1.         Our task is to give concrete substance and content to the celebration of the United Nation Year of Dialogue among Civilizations. In the globalizing world of today, dialogue is a necessity rather than a choice. For most of human history, perhaps until the 19th Century, different civilizations, each with a distinct world-views, coexisted in various parts of the globe, and the intercourse between those not sharing such world views was rather limited. Each of these civilizations claimed to be universal, with the ideas, values and practices needed for its survival and prospering. With the emergence of a civilization with an excessive proselytizing zeal, a particular civilization was imposed on others, even to the extent of their extinction. Today we live in a global village. No culture can live in splendid isolation. We live in daily contact with culture different from ours. If the relations between civilizations is not to deteriorate once again into one of imposition of one upon another, there must be a dialogue of civilizations as equal partners.
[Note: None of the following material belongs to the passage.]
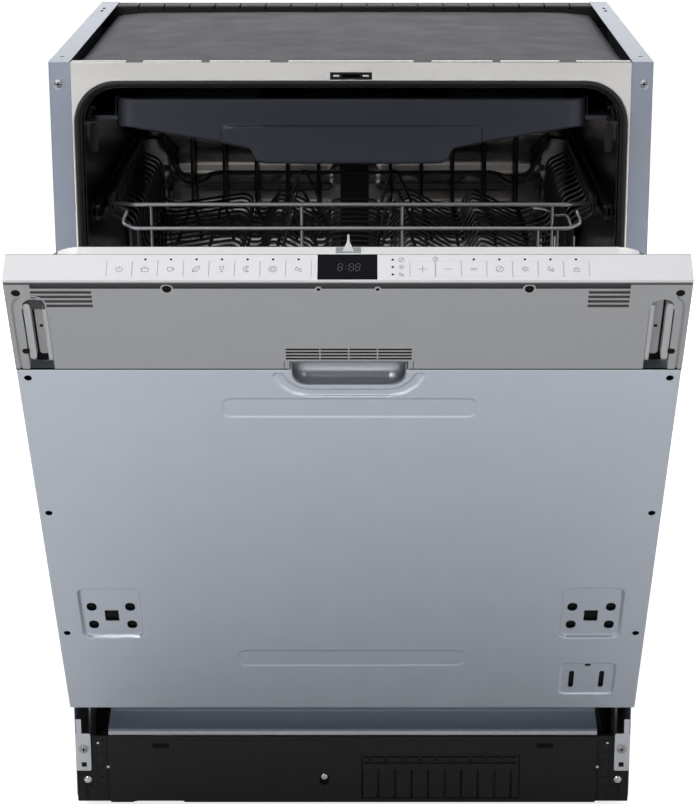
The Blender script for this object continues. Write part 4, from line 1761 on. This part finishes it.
class OBJECT_OT_stage(bpy.types.Operator):
    """White floor, soft studio lights and the camera"""

    bl_idname = "object.dishwasher_stage"
    bl_label = "Stage"

    def execute(self, context):
        scene = context.scene
        world = bpy.data.worlds.new("studio")
        scene.world = world
        world.use_nodes = True
        tree = world.node_tree
        back = tree.nodes["Background"]
        path = tree.nodes.new("ShaderNodeLightPath")
        most = tree.nodes.new("ShaderNodeMath")
        most.operation = "MAXIMUM"
        tree.links.new(path.outputs["Is Camera Ray"], most.inputs[0])
        tree.links.new(path.outputs["Is Transmission Ray"], most.inputs[1])
        level = tree.nodes.new("ShaderNodeMapRange")
        tree.links.new(most.outputs[0], level.inputs["Value"])
        level.inputs["To Min"].default_value = 0.22
        level.inputs["To Max"].default_value = 1.0
        tree.links.new(level.outputs[0], back.inputs["Strength"])
        back.inputs["Color"].default_value = (1, 1, 1, 1)

        p = Paint("studio_floor")
        p.set(Roughness=0.9, Specular_IOR_Level=0.0)
        p.feed(p.shader.inputs["Base Color"], (0.92, 0.92, 0.92))
        white = p.tree.nodes.new("ShaderNodeEmission")
        both = p.tree.nodes.new("ShaderNodeMixShader")
        seen = p.tree.nodes.new("ShaderNodeLightPath")
        p.tree.links.new(seen.outputs["Is Camera Ray"], both.inputs[0])
        p.tree.links.new(p.shader.outputs[0], both.inputs[1])
        extra = p.tree.nodes.new("ShaderNodeAddShader")
        p.tree.links.new(p.shader.outputs[0], extra.inputs[0])
        p.tree.links.new(white.outputs[0], extra.inputs[1])
        white.inputs["Strength"].default_value = 0.8
        p.tree.links.new(extra.outputs[0], both.inputs[2])
        p.tree.links.new(both.outputs[0], p.out.inputs[0])
        mesh = bpy.data.meshes.new("studio_floor")
        mesh.from_pydata([(-30, -12, 0), (30, -12, 0), (30, 60, 0), (-30, 60, 0)], [],
                         [(0, 1, 2, 3)])
        floor = bpy.data.objects.new("studio_floor", mesh)
        mesh.materials.append(p.material)
        scene.collection.objects.link(floor)

        lights = [
            lamp("key_light", (-0.9, -1.9, 1.5), (0, -0.3, 0.62), (0.8, 0.8), 10),
            lamp("top_light", (-0.3, -0.45, 3.0), (0, -0.2, 0.6), (2.6, 2.4), 46),
            lamp("fill_light", (1.5, -1.9, 1.3), (0, -0.2, 0.6), (0.8, 0.8), 3),
            lamp("back_light", (0.0, 3.0, 1.35), (0, 0, 0.8), (3.2, 1.0), 19),
            lamp("floor_light", (0, -3.0, 2.8), (0, -3.0, 0), (4, 2), 70),
        ]
        lights[-1].data.spread = math.radians(70)

        s = sizes()
        data = bpy.data.cameras.new("camera")
        data.lens, data.sensor_width, data.shift_x = s.lens, 36, s.shift
        camera = bpy.data.objects.new("camera", data)
        place = s.camera_place
        camera.location = (place[0], FRONT + place[1], place[2])
        camera.rotation_euler = (math.pi / 2 - s.camera_pitch, 0, 0)
        scene.collection.objects.link(camera)
        scene.camera = camera
        scene.view_settings.view_transform = "Standard"
        return {"FINISHED"}


# ------------------------------------------------------------------ panel and run

PIECES = [
    OBJECT_OT_side_panels, OBJECT_OT_frame_screws, OBJECT_OT_rear, OBJECT_OT_top_mat, OBJECT_OT_tub,
    OBJECT_OT_seal, OBJECT_OT_lower_front, OBJECT_OT_base, OBJECT_OT_door_panel,
    OBJECT_OT_control_housing, OBJECT_OT_grip_cup, OBJECT_OT_control_strip, OBJECT_OT_door_liner,
    OBJECT_OT_cutlery_tray, OBJECT_OT_upper_rack, OBJECT_OT_lower_rack, OBJECT_OT_water_parts,
    OBJECT_OT_stage,
]


class VIEW3D_PT_dishwasher(bpy.types.Panel):
    """Buttons for each piece, and the sizes and colours that they use"""

    bl_idname = "VIEW3D_PT_dishwasher"
    bl_label = "Dishwasher"
    bl_space_type = "VIEW_3D"
    bl_region_type = "UI"
    bl_category = "Dishwasher"

    def draw(self, context):
        column = self.layout.column(align=True)
        for piece in PIECES:
            column.operator(piece.bl_idname)
        for group in (context.scene.dishwasher_sizes, context.scene.dishwasher_colours):
            box = self.layout.box()
            for key in group.__annotations__:
                box.prop(group, key)


CLASSES = [DishwasherSizes, DishwasherColours, *PIECES, VIEW3D_PT_dishwasher]


def register():
    for c in CLASSES:
        bpy.utils.register_class(c)
    bpy.types.Scene.dishwasher_sizes = bpy.props.PointerProperty(type=DishwasherSizes)
    bpy.types.Scene.dishwasher_colours = bpy.props.PointerProperty(type=DishwasherColours)


def unregister():
    del bpy.types.Scene.dishwasher_colours
    del bpy.types.Scene.dishwasher_sizes
    for c in reversed(CLASSES):
        bpy.utils.unregister_class(c)


def main():
    register()
    for piece in PIECES:
        getattr(bpy.ops.object, piece.bl_idname.split(".")[1])()


if __name__ == "__main__":
    main()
 2.         At the heart of the dialogue among civilization lies the issue of ethical values and principles. Challenges facing humanity, such as poverty, environmental degradation, nuclear proliferation, religious and ethnic fragmentation, are problems that can only be dealt with effectively at the global level. There is today growing consensus that, if nation and societies can be bound and motivated by a set of values and principles that are common to them and shared by them, the process of discussion and negotiation essential for solution to these problems would be that much easier. There is today a truly remarkable surge in demand for universally shareable ethical values and principles that would help humanity deal with the problems facing it.
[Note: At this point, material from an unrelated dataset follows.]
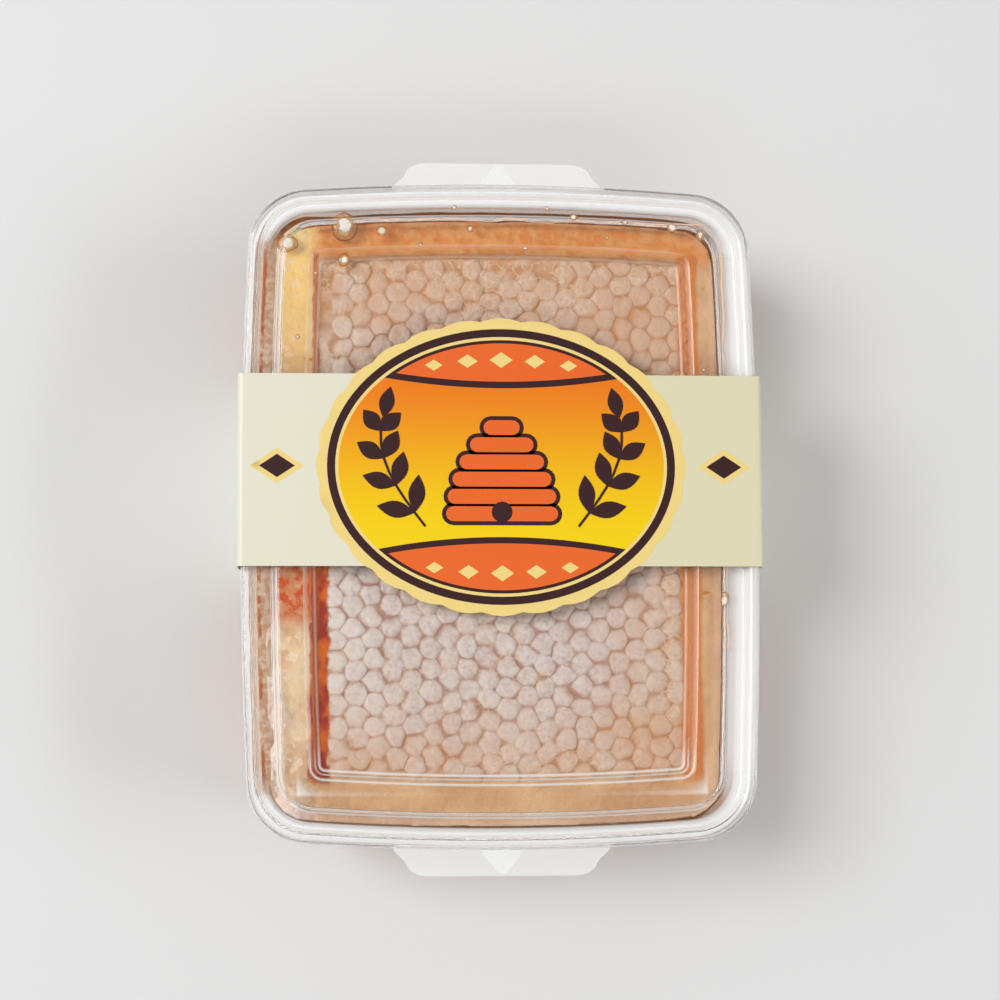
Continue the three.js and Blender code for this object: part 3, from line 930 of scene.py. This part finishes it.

 3.         One of the essential preconditions for realizing the dialogue of civilizations for common values is an all-out effort to clarify the bases of discord among civilizations and regions. As we engage ever more seriously in the dialogue, it is important to identify and consider those factors which hinder a true dialogue among civilizations as well as among different groups within the same civilization. The question of historical perspective is unquestionably one of the most important of such factors. The particular interpretive, narrative and discursive practices and perspectives, philosophies of history, differ not only among civilizations, but also among cultural and national communities within the same civilization. To lay bare and thereby correct the prejudice, the biases, and misconceptions, both conscious and unconscious, would be a way toward a true intercultural as well as intercivilizational dialogue, and would clear the way for identification and emergence of common values.
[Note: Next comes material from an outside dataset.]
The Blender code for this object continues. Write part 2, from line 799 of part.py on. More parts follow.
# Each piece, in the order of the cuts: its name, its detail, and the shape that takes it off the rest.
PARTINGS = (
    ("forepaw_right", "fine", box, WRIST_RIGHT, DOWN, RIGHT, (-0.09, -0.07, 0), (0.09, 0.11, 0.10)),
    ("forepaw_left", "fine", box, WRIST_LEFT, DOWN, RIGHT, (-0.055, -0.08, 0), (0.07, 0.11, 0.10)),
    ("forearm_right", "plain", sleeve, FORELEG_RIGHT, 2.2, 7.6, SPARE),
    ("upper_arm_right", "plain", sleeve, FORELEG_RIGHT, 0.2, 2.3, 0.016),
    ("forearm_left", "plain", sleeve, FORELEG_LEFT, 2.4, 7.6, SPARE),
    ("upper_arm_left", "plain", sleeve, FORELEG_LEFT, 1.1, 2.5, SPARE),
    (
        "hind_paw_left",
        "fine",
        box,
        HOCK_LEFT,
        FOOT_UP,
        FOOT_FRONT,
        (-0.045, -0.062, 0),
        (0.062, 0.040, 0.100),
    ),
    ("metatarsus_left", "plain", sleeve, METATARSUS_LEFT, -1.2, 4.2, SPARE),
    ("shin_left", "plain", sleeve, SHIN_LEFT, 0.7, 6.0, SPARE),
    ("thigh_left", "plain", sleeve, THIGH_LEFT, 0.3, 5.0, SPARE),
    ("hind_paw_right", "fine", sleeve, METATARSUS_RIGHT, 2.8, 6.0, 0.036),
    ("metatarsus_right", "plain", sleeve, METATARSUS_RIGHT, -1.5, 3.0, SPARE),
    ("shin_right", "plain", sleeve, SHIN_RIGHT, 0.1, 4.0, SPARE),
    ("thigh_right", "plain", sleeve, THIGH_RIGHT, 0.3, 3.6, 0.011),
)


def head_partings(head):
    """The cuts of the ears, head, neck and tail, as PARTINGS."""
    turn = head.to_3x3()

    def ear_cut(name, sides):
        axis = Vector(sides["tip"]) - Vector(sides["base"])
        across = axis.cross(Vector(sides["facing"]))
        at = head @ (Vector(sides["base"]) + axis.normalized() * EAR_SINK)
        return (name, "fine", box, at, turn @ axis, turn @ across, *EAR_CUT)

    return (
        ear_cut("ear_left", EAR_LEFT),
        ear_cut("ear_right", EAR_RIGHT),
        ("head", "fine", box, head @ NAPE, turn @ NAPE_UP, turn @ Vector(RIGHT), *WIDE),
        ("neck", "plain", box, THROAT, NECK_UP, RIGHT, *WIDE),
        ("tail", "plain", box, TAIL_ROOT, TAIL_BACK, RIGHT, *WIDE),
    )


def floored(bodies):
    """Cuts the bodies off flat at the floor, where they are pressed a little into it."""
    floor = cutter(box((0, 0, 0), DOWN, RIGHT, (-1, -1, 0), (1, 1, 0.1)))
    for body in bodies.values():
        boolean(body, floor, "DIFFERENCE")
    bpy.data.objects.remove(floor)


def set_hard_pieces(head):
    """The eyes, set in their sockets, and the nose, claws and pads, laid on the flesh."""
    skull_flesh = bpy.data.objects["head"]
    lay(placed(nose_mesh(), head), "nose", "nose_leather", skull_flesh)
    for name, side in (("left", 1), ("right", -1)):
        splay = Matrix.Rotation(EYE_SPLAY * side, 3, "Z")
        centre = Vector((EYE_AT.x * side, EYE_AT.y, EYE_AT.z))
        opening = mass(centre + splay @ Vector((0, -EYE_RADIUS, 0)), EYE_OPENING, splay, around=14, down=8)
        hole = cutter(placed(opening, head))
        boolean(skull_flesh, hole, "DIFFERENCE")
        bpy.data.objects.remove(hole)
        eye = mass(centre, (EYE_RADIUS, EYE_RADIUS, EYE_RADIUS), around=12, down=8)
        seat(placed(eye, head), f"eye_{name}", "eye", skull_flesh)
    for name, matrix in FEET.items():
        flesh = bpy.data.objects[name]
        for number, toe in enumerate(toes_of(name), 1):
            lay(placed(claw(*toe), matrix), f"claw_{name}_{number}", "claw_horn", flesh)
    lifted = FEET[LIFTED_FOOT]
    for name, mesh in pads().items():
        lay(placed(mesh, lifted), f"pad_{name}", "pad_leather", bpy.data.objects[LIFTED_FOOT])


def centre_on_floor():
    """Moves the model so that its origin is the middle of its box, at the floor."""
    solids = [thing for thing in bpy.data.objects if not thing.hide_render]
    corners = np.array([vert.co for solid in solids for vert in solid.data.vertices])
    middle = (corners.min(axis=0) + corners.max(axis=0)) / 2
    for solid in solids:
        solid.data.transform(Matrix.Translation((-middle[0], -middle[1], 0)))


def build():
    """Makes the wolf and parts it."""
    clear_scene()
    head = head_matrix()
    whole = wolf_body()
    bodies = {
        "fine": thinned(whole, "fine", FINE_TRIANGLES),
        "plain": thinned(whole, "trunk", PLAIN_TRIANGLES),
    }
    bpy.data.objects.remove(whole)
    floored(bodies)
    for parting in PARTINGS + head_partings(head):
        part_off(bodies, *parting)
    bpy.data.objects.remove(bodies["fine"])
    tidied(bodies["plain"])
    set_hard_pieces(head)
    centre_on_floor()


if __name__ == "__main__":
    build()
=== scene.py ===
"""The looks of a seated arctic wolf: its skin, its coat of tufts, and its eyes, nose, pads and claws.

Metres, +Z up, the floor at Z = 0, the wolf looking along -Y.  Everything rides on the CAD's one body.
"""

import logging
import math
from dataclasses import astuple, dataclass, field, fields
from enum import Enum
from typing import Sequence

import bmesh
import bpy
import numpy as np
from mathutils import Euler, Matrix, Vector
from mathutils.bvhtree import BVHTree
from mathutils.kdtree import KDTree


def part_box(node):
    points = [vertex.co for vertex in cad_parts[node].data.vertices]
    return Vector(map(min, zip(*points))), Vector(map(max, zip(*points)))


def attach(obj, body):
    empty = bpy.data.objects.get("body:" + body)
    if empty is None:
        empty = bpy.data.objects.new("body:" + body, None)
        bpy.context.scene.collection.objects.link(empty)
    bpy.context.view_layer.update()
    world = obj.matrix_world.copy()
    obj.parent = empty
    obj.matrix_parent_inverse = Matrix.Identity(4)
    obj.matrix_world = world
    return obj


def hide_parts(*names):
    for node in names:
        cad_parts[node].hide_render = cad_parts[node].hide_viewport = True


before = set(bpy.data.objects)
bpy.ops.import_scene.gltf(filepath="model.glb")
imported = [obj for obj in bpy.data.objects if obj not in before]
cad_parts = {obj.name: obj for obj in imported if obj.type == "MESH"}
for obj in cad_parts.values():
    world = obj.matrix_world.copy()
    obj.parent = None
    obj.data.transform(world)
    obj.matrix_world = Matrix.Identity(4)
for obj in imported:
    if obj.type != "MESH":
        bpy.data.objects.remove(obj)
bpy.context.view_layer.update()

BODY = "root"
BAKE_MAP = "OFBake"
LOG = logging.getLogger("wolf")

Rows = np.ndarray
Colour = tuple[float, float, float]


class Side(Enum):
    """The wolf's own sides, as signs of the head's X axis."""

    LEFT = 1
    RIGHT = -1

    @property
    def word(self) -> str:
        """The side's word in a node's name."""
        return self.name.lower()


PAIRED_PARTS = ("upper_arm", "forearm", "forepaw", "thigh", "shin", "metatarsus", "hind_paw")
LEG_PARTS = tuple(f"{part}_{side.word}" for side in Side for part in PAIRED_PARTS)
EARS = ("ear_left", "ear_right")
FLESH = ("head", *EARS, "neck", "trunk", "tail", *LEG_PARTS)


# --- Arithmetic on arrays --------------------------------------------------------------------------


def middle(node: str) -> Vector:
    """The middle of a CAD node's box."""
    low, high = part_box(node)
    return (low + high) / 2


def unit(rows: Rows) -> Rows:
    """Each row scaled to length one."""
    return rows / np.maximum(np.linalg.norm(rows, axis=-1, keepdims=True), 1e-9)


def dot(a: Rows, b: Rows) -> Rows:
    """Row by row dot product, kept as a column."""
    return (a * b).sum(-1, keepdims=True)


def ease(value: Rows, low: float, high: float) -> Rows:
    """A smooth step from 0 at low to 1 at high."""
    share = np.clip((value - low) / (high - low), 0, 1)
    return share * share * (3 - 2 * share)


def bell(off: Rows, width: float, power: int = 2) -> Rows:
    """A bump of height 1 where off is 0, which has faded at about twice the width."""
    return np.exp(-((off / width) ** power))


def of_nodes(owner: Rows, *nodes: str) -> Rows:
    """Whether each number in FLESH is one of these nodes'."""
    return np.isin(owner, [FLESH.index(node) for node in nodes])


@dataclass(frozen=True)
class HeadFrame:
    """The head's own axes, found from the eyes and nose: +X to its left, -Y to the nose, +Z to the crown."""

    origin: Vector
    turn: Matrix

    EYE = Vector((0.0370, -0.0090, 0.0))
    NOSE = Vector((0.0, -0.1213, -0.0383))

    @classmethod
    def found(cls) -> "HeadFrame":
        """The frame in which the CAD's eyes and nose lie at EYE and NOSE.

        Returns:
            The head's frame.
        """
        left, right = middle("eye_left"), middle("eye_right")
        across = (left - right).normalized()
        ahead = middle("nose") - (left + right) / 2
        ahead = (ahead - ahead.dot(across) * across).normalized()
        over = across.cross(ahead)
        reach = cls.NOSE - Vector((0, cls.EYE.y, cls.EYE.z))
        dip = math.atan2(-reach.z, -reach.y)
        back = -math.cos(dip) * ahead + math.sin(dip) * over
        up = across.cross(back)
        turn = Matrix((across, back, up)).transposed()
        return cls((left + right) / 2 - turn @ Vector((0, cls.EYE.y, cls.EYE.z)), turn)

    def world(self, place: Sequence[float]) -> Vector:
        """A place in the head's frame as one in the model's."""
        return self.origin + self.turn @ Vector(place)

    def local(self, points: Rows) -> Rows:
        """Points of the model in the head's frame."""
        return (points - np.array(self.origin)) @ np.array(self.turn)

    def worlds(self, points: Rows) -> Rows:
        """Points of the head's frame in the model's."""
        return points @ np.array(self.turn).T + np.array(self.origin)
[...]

 4.         Another consideration, which is intimately connected with the above, is how we can adequately conceptualize the idea of universality for this age diversity. If our celebration of diversity and multiplicity is not to be a mere lip service, the problem of how the very notion of universality is to be understood cannot be avoided, particularly in view of the deep roots of suspicion regarding universalistic projects as expressions of hegemonic intentions. We must be able to construct, culling from both Western and un-Western philosophical literature, a notion of universality which does not exclude, but one which is able to include differences, even contrary ones. It must be a conception of universality that is inclusive. An intercivilizational search for common values that does not grapple with this fundamental issue is built on sand.

 5.         There are today many encouraging signs that humanity is now ready to engage in this dialogue of civilizations with a view to establishing a common base on which to build the future. In recent years, a number of studies have drawn attention to the need to articulate universal common values and principles that could serve as the bases for peaceful and productive interaction among nations and societies. In 1993, representatives of more than 120 religions of the world, meeting for the first time in one hundred years in the Parliament of the World’s Religions in Chicago, adopted a “Declaration towards a Global Ethic”. Our Global Neighborhood, the report of the Commission on Global Governance, came out strongly in 1995 for a “global civic ethic” as the foundation for cooperation among different societies and cultures facing common global problems. Also in 1995, the World Commission on Culture and Development published its report Our Creative Diversity, making a plea for a “global ethics,” a core of shared ethical values and principles that would provide the minimum moral guidance the world needs in its efforts to deal with global issues. In 1997, some thirty former heads of state and government who constitute the InterAction Council submitted a draft of a “Universal Declaration of Human Responsibilities” to all heads of state and government and to the United Nation and UNESCO. Most recently, in 1999, UNESCO published “A Common Framework for the Ethics of the 21st Century.”

 6.         All these efforts are at best starting-points of a long and arduous evolutionary process of a dialogue among civilizations and a conversation of mankind, such that a common ethical vision can emerge out of the process of dialogue, mutual learning, and above all, good will. It is essential for the success of this evolutionary process that all the regions of the world with their characteristic civilizational identity participate actively in it.